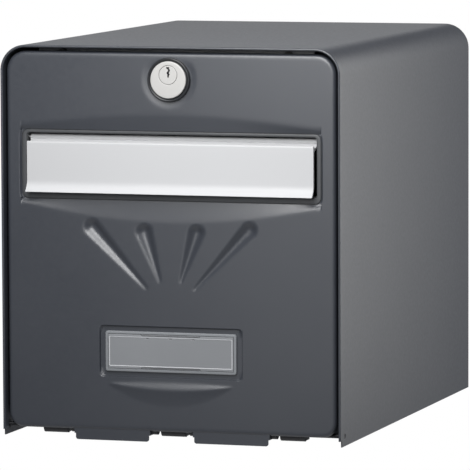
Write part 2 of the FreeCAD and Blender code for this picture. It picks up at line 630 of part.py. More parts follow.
def slot_frame():
    """Frame behind the door's opening: raised face, mouth, throat and the holes for the flap's axle."""
    body = new_piece("slot_frame")
    flange_y = f"({FRAME_Y} + Size.skin)"
    throat_y = f"({flange_y} + Size.throat)"
    face_half = f"({SLOT_X} - Size.frame_gap)"
    face_radius = "(Size.slot_corner - Size.frame_gap)"
    lap_half = f"({SLOT_X} + Size.frame_lap)"
    tube_half = f"({MOUTH_X} + Size.skin)"
    pad(body, "front", FRAME_Y, flange_y,
        rounded(minus(face_half), f"{SLOT_FOOT} + Size.frame_gap", face_half, f"{SLOT_TOP} - Size.frame_gap",
                face_radius, face_radius))
    pad(body, "front", flange_y, f"{flange_y} + Size.skin",
        rounded(minus(lap_half), f"{SLOT_FOOT} - Size.frame_lap", lap_half, f"{SLOT_TOP} + Size.frame_lap",
                "Size.slot_corner", "Size.slot_corner"))
    tube_radius = "(Size.mouth_corner + Size.skin)"
    pad(body, "front", flange_y, throat_y,
        rounded(minus(tube_half), f"{MOUTH_FOOT} - Size.skin", tube_half, f"{MOUTH_TOP} + Size.skin",
                tube_radius, tube_radius))
    cut(body, "front", FRAME_Y, throat_y,
        rounded(minus(MOUTH_X), MOUTH_FOOT, MOUTH_X, MOUTH_TOP, "Size.mouth_corner", "Size.mouth_corner"))
    cut(body, "side", minus(tube_half), tube_half, circle(FLAP_Y, FLAP_Z, "Size.axle"))
    return body


def flap_axle():
    """Wire axle across the slot frame's throat."""
    body = new_piece("flap_axle")
    half = f"({MOUTH_X} + Size.skin)"
    pad(body, "side", minus(half), half, circle(FLAP_Y, FLAP_Z, "Size.axle"))
    return body


def flap_buffers():
    """Rubber stops on the throat's floor that the closed flap rests against."""
    body = new_piece("flap_buffers")
    front = f"({FRONT} + Size.flap_face_inset + Size.flap_thick + Size.stop_gap)"
    for across in mirrored_pair(f"{MOUTH_X} - Size.buffer_inset"):
        pad(body, "front", front, f"{front} + Size.buffer_deep",
            rectangle(f"{across} - Size.buffer_wide/2", MOUTH_FOOT, f"{across} + Size.buffer_wide/2",
                      f"{MOUTH_FOOT} + Size.buffer_tall"))
    return body


def flap_panel():
    """Extruded flap: hinge bead, web, face plate and a lip flared forward at the foot."""
    body = new_piece("flap_panel")
    half = f"({MOUTH_X} - Size.flap_end_gap)"
    face = f"({FRONT} + Size.flap_face_inset)"
    rear = f"({face} + Size.flap_thick)"
    top = f"({FLAP_Z} - Size.flap_top_drop)"
    lip_y = f"({FRONT} + Size.lip_inset)"
    lip_z = f"({SLOT_FOOT} + Size.lip_gap)"
    crease = f"({lip_z} + Size.crease_rise)"
    shoulder = f"({top} - Size.flap_roll)"
    pad(body, "side", minus(half), half, polygon([
        (face, crease), (face, shoulder), (f"{face} + Size.roll_deep", f"{top} - Size.roll_low"),
        (rear, top), (rear, f"{top} - Size.web_drop"), (FLAP_Y, f"{FLAP_Z} - Size.web_root"),
        (FLAP_Y, f"{FLAP_Z} - Size.bead/2"), (rear, f"{top} - Size.web_drop - Size.web_thick"),
        (rear, crease), (f"{lip_y} + Size.flap_thick", lip_z), (lip_y, lip_z)]))
    pad(body, "side", minus(half), half, circle(FLAP_Y, FLAP_Z, "Size.bead"))
    cut(body, "side", minus(half), half, circle(FLAP_Y, FLAP_Z, "Size.axle + 2*Size.run_gap"))
    return body


def lock_body():
    """Lock housing: round face and a barrel through the door, bored off centre for the plug."""
    body = new_piece("lock_body")
    face = f"({DOOR_Y} - Size.face_proud)"
    pad(body, "front", face, f"{face} + Size.face_thick", circle("0", LOCK_Z, FACE))
    pad(body, "front", f"{face} + Size.face_thick", BARREL_Y, circle("0", LOCK_Z, BARREL))
    cut(body, "front", face, BARREL_Y, circle("0", PLUG_Z, "Size.plug + 2*Size.run_gap"))
    return body


def lock_bezel():
    """Rosette between the lock's face and the door."""
    body = new_piece("lock_bezel")
    front = f"({DOOR_Y} - Size.bezel_proud)"
    seat = f"({DOOR_Y} - Size.face_proud + Size.face_thick)"
    pocket = f"({FACE} + 2*Size.hole_gap)"
    pad(body, "front", front, DOOR_Y, circle("0", LOCK_Z, f"{pocket} + 2*Size.bezel_wall"))
    cut(body, "front", front, seat, circle("0", LOCK_Z, pocket))
    cut(body, "front", seat, DOOR_Y, circle("0", LOCK_Z, f"{BARREL} + 2*Size.hole_gap"))
    fillet(body, "Size.bezel_round", on_level(1, front))
    return body


def lock_nut():
    """Nut that clamps the lock from inside the door."""
    body = new_piece("lock_nut")
    rear = f"({LEAF_Y} + Size.nut_thick)"
    pad(body, "front", LEAF_Y, rear, hexagon("0", LOCK_Z, f"({BARREL} + 2*Size.nut_lip)"))
    cut(body, "front", LEAF_Y, rear, circle("0", LOCK_Z, BARREL))
    return body


def lock_plug():
    """Plug that the key turns: keyway in front, square tail with a screw hole behind."""
    body = new_piece("lock_plug")
    face = f"({DOOR_Y} - Size.face_proud + Size.plug_back)"
    pad(body, "front", face, CAM_Y, circle("0", PLUG_Z, "Size.plug"))
    pad(body, "front", CAM_Y, CAM_END, square("0", PLUG_Z))
    cut(body, "front", face, f"{face} + Size.key_deep",
        rectangle("-Size.key_wide/2", f"{PLUG_Z} - Size.key_tall/2", "Size.key_wide/2",
                  f"{PLUG_Z} + Size.key_tall/2"))
    cut(body, "front", f"{CAM_END} - Size.cam_screw_long", CAM_END, circle("0", PLUG_Z, "Size.cam_screw"))
    return body


def square(across, up):
    """Outline of the plug's square drive."""
    half = "Size.square/2"
    return rectangle(f"{across} - {half}", f"{up} - {half}", f"{across} + {half}", f"{up} + {half}")


def lock_cam():
    """Flat cam on the plug's square; it points sideways while the lock is open."""
    body = new_piece("lock_cam")
    pad(body, "front", CAM_Y, CAM_END, circle("0", PLUG_Z, "Size.cam_wide"))
    reach = f"({CEILING} - Size.skin - Size.cam_tip_gap - {PLUG_Z})"
    pad(body, "front", CAM_Y, CAM_END,
        rounded("0", f"{PLUG_Z} - Size.cam_arm/2", reach, f"{PLUG_Z} + Size.cam_arm/2",
                "Size.cam_corner", "Size.cam_corner"))
    cut(body, "front", CAM_Y, CAM_END, square("0", PLUG_Z))
    return body


def cam_washer():
    """Washer under the cam's screw."""
    body = new_piece("cam_washer")
    rear = f"({CAM_END} + Size.washer_thick)"
    pad(body, "front", CAM_END, rear, circle("0", PLUG_Z, "Size.washer_face"))
    cut(body, "front", CAM_END, rear, circle("0", PLUG_Z, "Size.cam_screw"))
    return body


def cam_screw():
    """Screw that holds the cam on the plug."""
    body = new_piece("cam_screw")
    seat = f"({CAM_END} + Size.washer_thick)"
    pad(body, "front", f"{CAM_END} - Size.cam_screw_long", seat, circle("0", PLUG_Z, "Size.cam_screw"))
    pad(body, "front", seat, f"{seat} + Size.cam_screw_cap", circle("0", PLUG_Z, "Size.cam_screw_head"))
    return body


def hook_levels():
    """Heights of the name plate's two hooks, just inside its lower and upper edges."""
    edge = "(Size.holder_tall/2 - Size.rim_wide)"
    return ((f"({PLATE_Z} - {edge} - Size.hook_tall/2)", f"({PLATE_Z} - {edge} + Size.hook_tall/2)"),
            (f"({PLATE_Z} + {edge} - Size.hook_tall/2)", f"({PLATE_Z} + {edge} + Size.hook_tall/2)"))


def label_holder():
    """Moulded tray for the name card, hooked through the door's skin."""
    body = new_piece("label_holder")
    half, rise = "(Size.holder_wide/2)", "(Size.holder_tall/2)"
    seat = f"({PLATE_Y} - Size.holder_thick)"
    front = f"({seat} - Size.holder_rim)"
    pad(body, "front", front, PLATE_Y,
        rounded(minus(half), f"{PLATE_Z} - {rise}", half, f"{PLATE_Z} + {rise}",
                "Size.holder_corner", "Size.holder_corner"))
    cut(body, "front", front, seat,
        rectangle(f"(Size.rim_wide - {half})", f"{PLATE_Z} - {rise} + Size.rim_wide",
                  f"({half} - Size.rim_wide)", f"{PLATE_Z} + {rise} - Size.rim_wide"))
    for low, high in hook_levels():
        pad(body, "front", PLATE_Y, f"{PLATE_Y} + Size.hook_long",
            rectangle("-Size.hook_wide/2", low, "Size.hook_wide/2", high))
    return body


def label_card():
    """Blank paper insert."""
    body = new_piece("label_card")
    seat = f"({PLATE_Y} - Size.holder_thick)"
    pad(body, "front", f"{seat} - Size.card_thick", seat,
        rectangle("-Size.card_wide/2", f"{PLATE_Z} - Size.card_tall/2", "Size.card_wide/2",
                  f"{PLATE_Z} + Size.card_tall/2"))
    return body


def label_window():
    """Clear cover over the card, clipped inside the holder's rim."""
    body = new_piece("label_window")
    rear = f"({PLATE_Y} - Size.holder_thick - Size.card_thick)"
    half = "(Size.holder_wide/2 - Size.rim_wide - Size.window_gap)"
    rise = "(Size.holder_tall/2 - Size.rim_wide - Size.window_gap)"
    pad(body, "front", f"{rear} - Size.window_thick", rear,
        rectangle(minus(half), f"{PLATE_Z} - {rise}", half, f"{PLATE_Z} + {rise}"))
    return body


def check_and_write():
    """Refuses failed features and bad solids, then writes one file for each piece."""
    for item in doc.Objects:
        if "Invalid" in item.State or "Error" in item.State:
            raise RuntimeError("%s: %s" % (item.Name, item.State))
    for body in made:
        if body.Shape.isNull() or not body.Shape.isValid():
            raise RuntimeError(body.Label + " has no valid shape")
        body.Shape.exportStep("parts/%s.step" % body.Label)


outer_shell()
back_panel()
floor_panel()
strike_rail()
door_buffers()
hinge_rail()
hinge_block("hinge_block_left", -1)
hinge_block("hinge_block_middle", 0)
hinge_block("hinge_block_right", 1)
block_screws()
hinge_rod()
rod_clips()
door_panel()
hinge_bracket("hinge_bracket_left", -1)
hinge_bracket("hinge_bracket_right", 1)
hinge_bushes()
slot_frame()
flap_axle()
flap_buffers()
flap_panel()
lock_body()
lock_bezel()
lock_nut()
lock_plug()
lock_cam()
cam_washer()
cam_screw()
label_holder()
label_card()
label_window()
doc.recompute()
check_and_write()
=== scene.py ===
"""Wall mounted mailbox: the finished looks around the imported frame.

Shapes are worked out in millimetres of the casing: x to the right from its middle,
y back from its front edge, z up from its foot. show() turns them into the frame's metres.
"""
import math

import bmesh
import bpy
import numpy as np
from mathutils import Matrix, Vector
from mathutils.geometry import tessellate_polygon


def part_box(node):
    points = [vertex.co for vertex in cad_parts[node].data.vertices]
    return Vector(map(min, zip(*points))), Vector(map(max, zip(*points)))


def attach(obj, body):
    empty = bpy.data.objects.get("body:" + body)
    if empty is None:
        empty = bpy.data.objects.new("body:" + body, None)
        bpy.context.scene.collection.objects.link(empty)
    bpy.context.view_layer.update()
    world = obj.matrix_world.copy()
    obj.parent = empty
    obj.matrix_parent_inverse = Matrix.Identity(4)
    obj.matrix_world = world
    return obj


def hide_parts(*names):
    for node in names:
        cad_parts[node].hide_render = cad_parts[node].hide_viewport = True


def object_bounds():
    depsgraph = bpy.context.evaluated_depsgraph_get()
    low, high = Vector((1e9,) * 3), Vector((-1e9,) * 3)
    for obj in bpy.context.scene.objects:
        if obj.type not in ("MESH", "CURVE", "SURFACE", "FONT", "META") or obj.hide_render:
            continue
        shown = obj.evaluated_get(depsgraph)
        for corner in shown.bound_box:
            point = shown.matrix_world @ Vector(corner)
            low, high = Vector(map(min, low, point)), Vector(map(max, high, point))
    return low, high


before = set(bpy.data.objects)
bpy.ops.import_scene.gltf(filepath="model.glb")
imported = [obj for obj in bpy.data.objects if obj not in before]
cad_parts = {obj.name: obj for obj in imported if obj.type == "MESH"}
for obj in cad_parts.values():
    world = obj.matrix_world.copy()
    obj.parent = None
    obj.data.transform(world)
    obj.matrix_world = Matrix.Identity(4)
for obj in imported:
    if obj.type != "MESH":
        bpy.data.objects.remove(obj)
cad_low, cad_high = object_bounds()

MM = 1000  # millimetres in a metre
ORIGIN = np.array([0.0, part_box("outer_shell")[0].y * MM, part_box("outer_shell")[0].z * MM])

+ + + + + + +

**Aim of the exercise:**
Copy verbatim the line that contains "outer_shell()", the line that contains "for node in", and all lines between them.

**Exercise solution:**
outer_shell()
back_panel()
floor_panel()
strike_rail()
door_buffers()
hinge_rail()
hinge_block("hinge_block_left", -1)
hinge_block("hinge_block_middle", 0)
hinge_block("hinge_block_right", 1)
block_screws()
hinge_rod()
rod_clips()
door_panel()
hinge_bracket("hinge_bracket_left", -1)
hinge_bracket("hinge_bracket_right", 1)
hinge_bushes()
slot_frame()
flap_axle()
flap_buffers()
flap_panel()
lock_body()
lock_bezel()
lock_nut()
lock_plug()
lock_cam()
cam_washer()
cam_screw()
label_holder()
label_card()
label_window()
doc.recompute()
check_and_write()
=== scene.py ===
"""Wall mounted mailbox: the finished looks around the imported frame.

Shapes are worked out in millimetres of the casing: x to the right from its middle,
y back from its front edge, z up from its foot. show() turns them into the frame's metres.
"""
import math

import bmesh
import bpy
import numpy as np
from mathutils import Matrix, Vector
from mathutils.geometry import tessellate_polygon


def part_box(node):
    points = [vertex.co for vertex in cad_parts[node].data.vertices]
    return Vector(map(min, zip(*points))), Vector(map(max, zip(*points)))


def attach(obj, body):
    empty = bpy.data.objects.get("body:" + body)
    if empty is None:
        empty = bpy.data.objects.new("body:" + body, None)
        bpy.context.scene.collection.objects.link(empty)
    bpy.context.view_layer.update()
    world = obj.matrix_world.copy()
    obj.parent = empty
    obj.matrix_parent_inverse = Matrix.Identity(4)
    obj.matrix_world = world
    return obj


def hide_parts(*names):
    for node in names:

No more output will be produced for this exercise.